Hierarchical Total Inertia
At a specified hierarchical level, the total effective inertia of a structured object is written as a sum of (i) internally locked substructure contributions and (ii) relational inertia arising from relative motion and coupling between substructures:
$$
\boxed{
I_{\mathrm{tot}} = \sum_i
\frac{\mathrm{Tr}(J_i)}{\alpha_i L^2}
\Big[1 + g_i R_i(\Omega)\Big] +
I_{\mathrm{rel}}({\Omega_{ij}})
}
$$
Meaning of symbols (at the hierarchy level considered):
-
$I_{\mathrm{tot}}$
Total effective inertia relevant to the externally probed state change.
-
$J_i$
Inertia tensor (or inertia content) of sub-Roton $i$ at its own level. $\mathrm{Tr}(J_i)$ denotes its scalarized contribution.
-
$\alpha_i$
Dimensionless geometric normalization factor (order unity), encoding how substructure $i$ projects onto the main-level degree of freedom.
-
$L$
Characteristic length of the main Roton at the level at which $I_{\mathrm{tot}}$ is defined (not a free scaling parameter).
-
$g_i$
Coupling strength describing how strongly sub-Roton $i$ participates in the main-level state response.
-
$R_i(\Omega)$
Resonance activation factor describing how the internal dynamics (frequency content) of sub-Roton $i$ couples into the probed mode. It can encode alignment, phase-locking, or proximity to a preferred resonance condition.
-
$I_{\mathrm{rel}}({\Omega_{ij}})$
Relational inertia arising from relative rotations and mutual configurations between substructures (e.g. orbital-like motion, mutual phase dynamics, distance-locked channels). This term is the natural source of non-additivity across levels.
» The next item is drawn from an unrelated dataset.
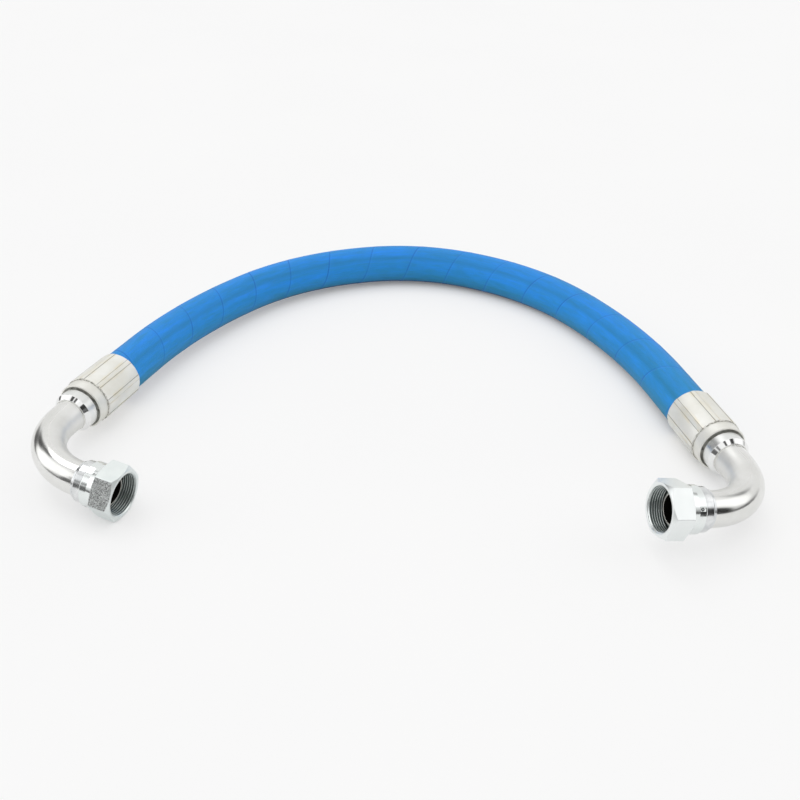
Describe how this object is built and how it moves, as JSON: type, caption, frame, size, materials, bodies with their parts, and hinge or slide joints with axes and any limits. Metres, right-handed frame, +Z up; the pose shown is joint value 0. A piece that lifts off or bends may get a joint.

This decomposition separates structural inertia stored in locked substructure from inertia created by relative motion and coupling topology. Depending on the level of modelling detail, $J_i$, $g_i$, $R_i$, and $I_{\mathrm{rel}}$ may be treated phenomenologically or computed recursively from deeper hierarchy.
Authors remark: This is so much generalized, that it is of no real use for specific calculations of “known” or “modelled” constructs. So we’ll adapt a simpler approach after structural design and calculate whether it holds.
Speculative Note: Constraint, Inertia, and Fluctuations
In the preceding sections, inertia has been described as resistance to changes of a system’s resonant state. Within this view, a freely evolving system follows surrounding resonance conditions without requiring continuous internal adjustment. Constraint, by contrast, prevents such free alignment and enforces persistent compensation through internal degrees of freedom.
Standing on the surface of the Earth provides a familiar example. Although the system appears macroscopically at rest, it is prevented from following a free inertial trajectory. As a result, its internal resonant substructures must continuously adapt orientation, phase, and coupling configuration in response to the imposed constraint. This state corresponds to permanent enforced adjustment rather than true rest.
Within RQM, it is natural to ask whether such sustained constraint induces structured fluctuations in the surrounding resonance potential field, or whether it modifies the stability and lifetime of certain internal configurations. In particular, one may speculate whether systems subject to persistent inertial stress differ subtly from those evolving under free-fall conditions.
At present, these considerations remain qualitative. They are included here to indicate possible directions for future investigation, rather than to assert specific physical effects. Any quantitative assessment of such phenomena would require a more detailed treatment of resonance-channel dynamics and their coupling to background fluctuations.